Jacques Delors: un «homme de foi au quotidien», salue Mgr Hérouard
Vatican News, avec agences
Figure de la construction européenne, père de l'euro, espoir éphémère de la gauche française à la présidentielle de 1995, Jacques Delors est mort mercredi 27 décembre à l'âge de 98 ans.
Depuis Bruxelles où il restera à la tête de la Commission de 1985 à 1995, il a joué les architectes pour façonner les contours de l'Europe contemporaine: mise en place du marché unique, signature des accords de Schengen, Acte unique européen, lancement du programme Erasmus d'échanges étudiants, réforme de la politique agricole commune, mise en chantier de l'Union économique et monétaire qui aboutira à la création de l'euro...

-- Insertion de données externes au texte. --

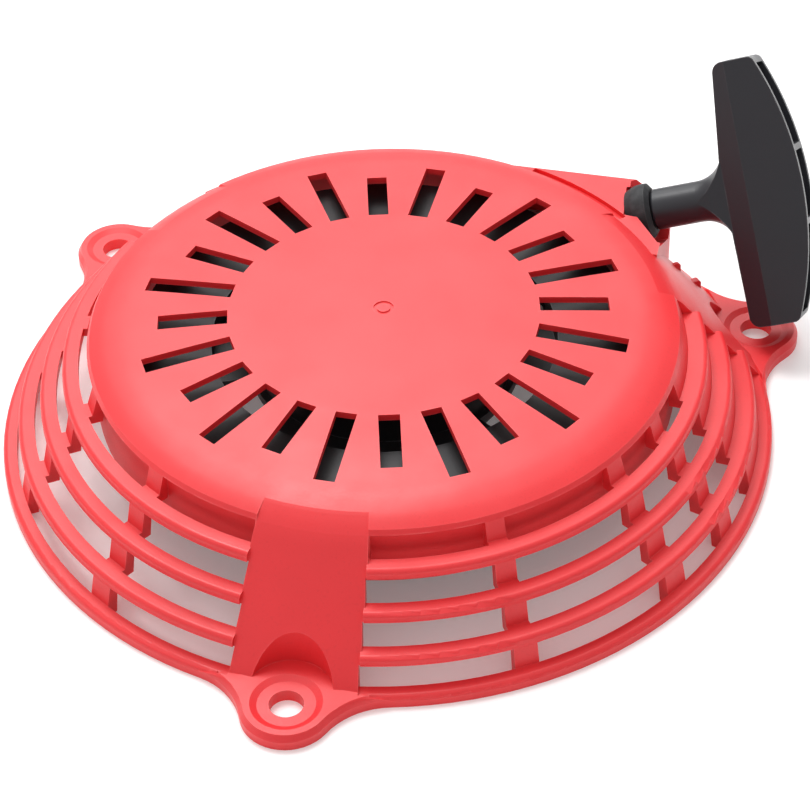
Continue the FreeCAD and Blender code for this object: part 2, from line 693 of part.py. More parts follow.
def groove_low():
    """Height of the lower side of the rope groove."""
    return d.rope_height - d.groove_width * 0.5


def groove_high():
    """Height of the upper side of the rope groove."""
    return d.rope_height + d.groove_width * 0.5


def make_reel():
    """The rope reel: hub, spring drum, windowed web, rope groove and two pawl pivots."""
    body = new_body("reel")
    web_low = groove_low() - d.reel_flange
    rim = d.reel_floor - d.reel_flange
    bore = d.post_radius + d.running_gap
    section = new_sketch(body, "XZ_Plane", "reel_section")
    draw_loop(section, [(bore, d.hub_bottom), (d.hub_radius, d.hub_bottom), (d.hub_radius, d.drum_bottom),
                        (d.drum_radius, d.drum_bottom), (d.drum_radius + 0.6, web_low),
                        (d.reel_radius, web_low), (d.reel_radius, groove_low()),
                        (d.reel_floor, groove_low()), (d.reel_floor, groove_high()),
                        (d.reel_radius, groove_high()), (d.reel_radius, groove_high() + d.reel_flange),
                        (rim, groove_high() + d.reel_flange), (rim, groove_low()),
                        (d.drum_radius, groove_low()), (d.drum_radius, d.drum_top),
                        (d.drum_inner, d.drum_top), (d.drum_inner, d.drum_floor), (bore, d.drum_floor)])
    spin(body, section, "reel_turned")

    window = new_sketch(body, "XZ_Plane", "window_section", turned(d.window_centre.value))
    draw_box(window, d.window_inner, web_low - 1, d.window_outer - 1.2, groove_low() + 1)
    cut = spin(body, window, "window", kind="Groove", Angle=d.window_angle, Midplane=True)
    ring_pattern(body, [cut], "windows", 3)

    for name, side in (("first", 1), ("second", -1)):
        plan = new_sketch(body, "XY_Plane", f"{name}_pivot_plan")
        level(plan, d.pawl_bottom - 0.3)
        draw_circle(plan, d.pawl_pivot * side, 0, d.pawl_boss)
        feature(body, "Pad", plan, f"{name}_pivot", Length=d.drum_bottom - d.pawl_bottom + 1.0)

    plan = new_sketch(body, "XY_Plane", "spring_notch_plan")
    level(plan, d.drum_floor + 0.2)
    draw_box(plan, -0.9, d.drum_inner - 1, 0.9, d.drum_radius + 1)
    feature(body, "Pocket", plan, "spring_notch", Length=20.0, Reversed=True)

    swing = Rotation(Vector(0, 0, 1), rope_turns()[1])
    side = Placement(swing.multVec(Vector(38, 0, d.rope_height.value)), swing * Rotation(Vector(0, 1, 0), 90))
    hole = new_sketch(body, "XY_Plane", "knot_hole_plan", side)
    draw_circle(hole, 0, 0, d.rope_radius + 0.15)
    feature(body, "Pocket", hole, "knot_hole", Length=d.reel_floor - 36, Reversed=True)
    pocket = new_sketch(body, "XY_Plane", "knot_pocket_plan", Placement(Vector(0, 0, 15), swing))
    draw_circle(pocket, d.knot_centre, 0, d.knot_radius + 0.1)
    feature(body, "Pocket", pocket, "knot_pocket", Length=20.0, Reversed=True)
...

En mars 2020, il avait encore appelé les chefs d'Etat et de gouvernement de l'UE à plus de solidarité au moment où ces derniers s'écharpaient sur la réponse commune à apporter à la pandémie de Covid-19.
«Derrière ses choix et ses engagements et puis ses décisions aussi personnelles, il y avait une certaine idée de l'homme et une certaine idée du respect dans le combat politique.» témoigne Mgr Antoine Hérouard, vice-président de la Commission des épiscopats de l’Union européenne (COMECE).
Une certaine vision de l’Union européenne
Avec ses centres de réflexion, Club témoin ou Notre Europe (devenu ensuite Institut Jacques-Delors), il a plaidé jusqu'au bout pour un renforcement du fédéralisme européen, réclamant davantage «d'audace» à l'heure du Brexit et des attaques de «populistes de tout acabit».
«Il avait une vraie idée de l'Europe parce qu'il était tout à fait conscient que l'Europe devait grandir dans ses capacités et pas seulement être une sorte de club économique où les gens partagent un certain nombre d'intérêts», selon Mgr Hérouard, «Il fait partie de cette génération qui a connu la guerre et qui savait quels enjeux de paix pouvait apporter l'Europe, précisément pour des pays qui se sont battus il y a quelques années encore.»
L’homme de foi
Né à Paris le 20 juillet 1925 dans un milieu simple et catholique, Jacques Delors était passé du patronage de paroisse à la Jeunesse ouvrière chrétienne (JOC), à laquelle il reste lié toute sa vie.
Il entre à la Banque de France, puis adhère à la Confédération française des travailleurs chrétiens (CFTC) et participe à la déconfessionnalisation du syndicat, qui donne naissance à la CFDT.
«Il a eu le souci d’enraciner les institutions européennes dans dans valeurs humanistes», estime Mgr Hérouard, avant d’ajouter «Il y a probablement un point où sa foi et sa fonction se rejoignent.»
En 1985, alors que Jacques Delors était président de la Commission européenne, Jean-Paul II s’est rendu au siége de la Communauté économique européenne, une première pour un pape. «Les paroles par lesquelles monsieur Jacques Delors me reçoit, avec tant d’égards, au nom de vous tous, marquent votre intérêt pour la première visite du Pape aux Institutions européennes que vous présidez et que vous animez, ou auprès desquelles vous êtes accrédités.», avait-il notamment déclaré.
Trois ans plus tard, en octobre 1988, Jean-Paul II réalisait une visite au Conseil de l'Europe à Strasbourg.
Plus récemment, en 2008 à Paris, Jacques Delors avait rencontré Benoit XVI lors de sa visite au Collège des Bernardins.
Le vice-président de la Comece a connu le Jacques Delors paroissien, à Paris et à Bruxelles, «un homme pudique, qui ne mettait pas en avant sa foi comme en bandoulière, mais la vivait au quotidien.»